Until further notice, the ridgerunners will not enter shelters, tend privies or sleep in the back country. Each has a discrete residence that they don’t share with anyone else. Health insurance is provided this year as an extra precaution.
With the ridgerunner question settled, home sequestration isn’t the end of the world in my neighborhood. If you can’t hike far away, you can hike near by.
The 40-mile long Rock Creek Trail is a leafy block-and-a-half away.
The walks are agreeable in spite of the urban location.
My neighborhood has plenty of pleasant walking.

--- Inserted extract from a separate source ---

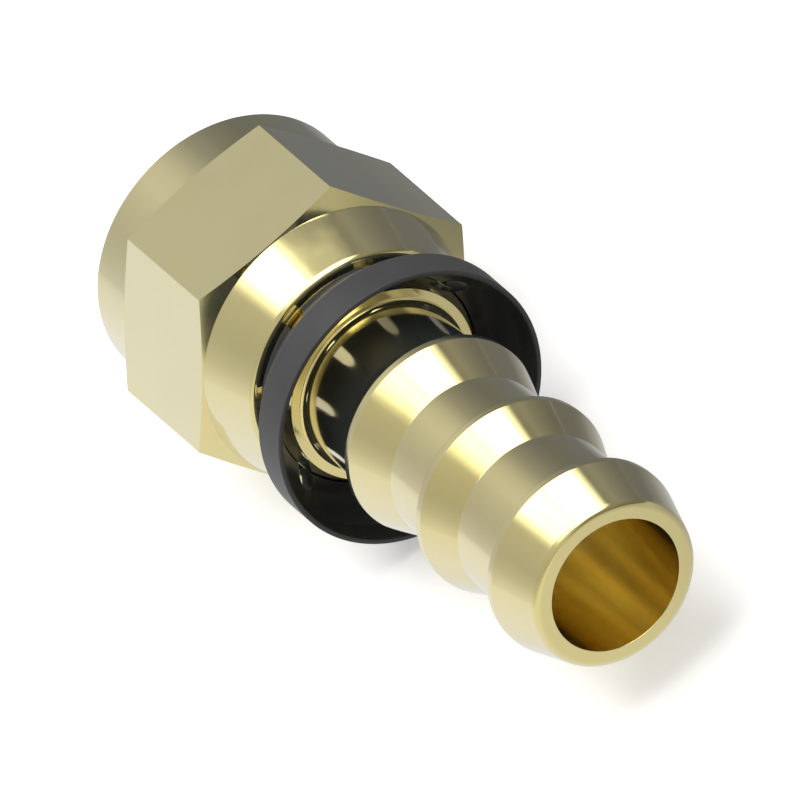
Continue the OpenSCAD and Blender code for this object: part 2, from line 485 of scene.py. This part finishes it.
def hexContour():
    # (y, z, angle of the normal) round the hex, two flats square to Z
    sixth, rounding = radians(60), nut["cornerRounding"]
    reach = (nut["flatRadius"] - rounding) * tan(sixth / 2)
    middle = (nut["flatRadius"] - rounding) / cos(sixth / 2)
    contour = []
    for side in range(6):
        facing = radians(30 + 60 * side)
        for k in range(nut["pointsOnFlat"] + 1):
            along = reach * (2 * k / nut["pointsOnFlat"] - 1)
            contour.append((nut["flatRadius"] * cos(facing) - along * sin(facing),
                            nut["flatRadius"] * sin(facing) + along * cos(facing), facing))
        for k in range(1, nut["pointsOnCorner"]):
            turn = facing + sixth * k / nut["pointsOnCorner"]
            contour.append((middle * cos(facing + sixth / 2) + rounding * cos(turn),
                            middle * sin(facing + sixth / 2) + rounding * sin(turn), turn))
    return contour


def threadRadius(x):
    # internal thread, root centred on x = 0
    pitch = nut["threadPitch"]
    x = abs((x + pitch / 2) % pitch - pitch / 2)
    flank = (x - nut["threadRootFlat"] / 2) / tan(radians(nut["flankDegrees"]))
    return max(nut["threadMinor"], min(nut["threadMajor"], nut["threadMajor"] - flank))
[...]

We are very situationally aware as a neighborhood. This family always has a sense of humor – and Halloween decorations that can be amortized over additional use.
Campfire anyone? Who’s afraid of a ferocious house cat?
Our house is a comfortable redoubt for a reason. It was built for a man with ALS who loved the outdoors. You wouldn’t know his name, but you do know his work. He invented those bumpy tiles at crosswalks and along train platforms in his workshop in the basement of this house.
Thanks to Robert Kramer, this is a more than pleasant place if you have to hole up.
Oh! One more thing. The radio and TV are off. Podcasts beat the hell out of newscasts. Old Time Radio podcasts are my favorites along with “Ben Franklin’s World,” “What you Missed in History Class” “Sawbones,” and “In Our Time” from the BBC.